RESPOSTA À QUARTA. – Como diz Agostinho, Sansão, matando-se a si mesmo e aos inimigos, com a destruição da casa, só pode ser excusado porque o Espírito, que por ele fazia milagres, lho mandara secretamente. E a mesma razão dá para o procedimento de certas santas mulheres, que se mataram a si mesmas no tempo da perseguição, e cuja memória a Igreja celebra.

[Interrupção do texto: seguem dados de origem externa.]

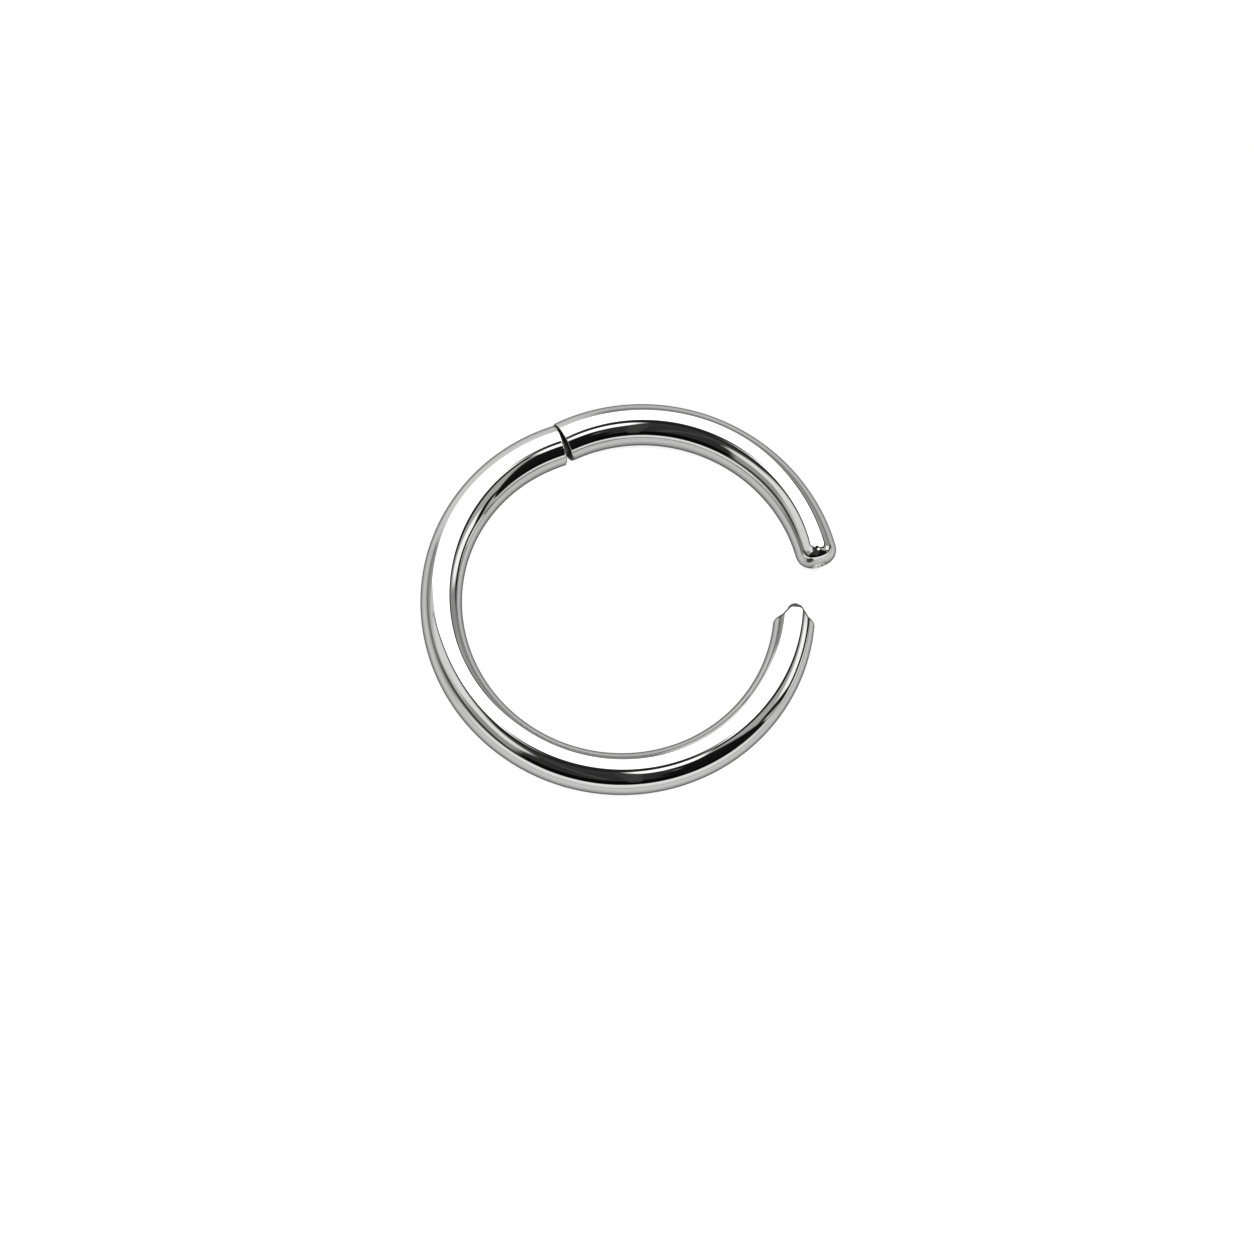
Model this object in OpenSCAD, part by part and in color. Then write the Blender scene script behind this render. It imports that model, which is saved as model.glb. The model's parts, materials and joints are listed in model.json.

RESPOSTA À QUINTA. – Não fugir à morte que outro nos inflige é próprio da fortaleza, que busca o bem da virtude e evitar o pecado. O dar­mo-nos a nós mesmos a morte, para evitar os males da pena, implica sem dúvida uma certa espécie de fortaleza; pelo que, certos se mataram a si mesmos, pensando assim agir corajosamente; e, no número desses, está Razias. Não é essa porém a verdadeira fortaleza; antes, é uma certa fraqueza de alma, incapaz de suportar os males da penas como claro está no Filósofo e em Agostinho.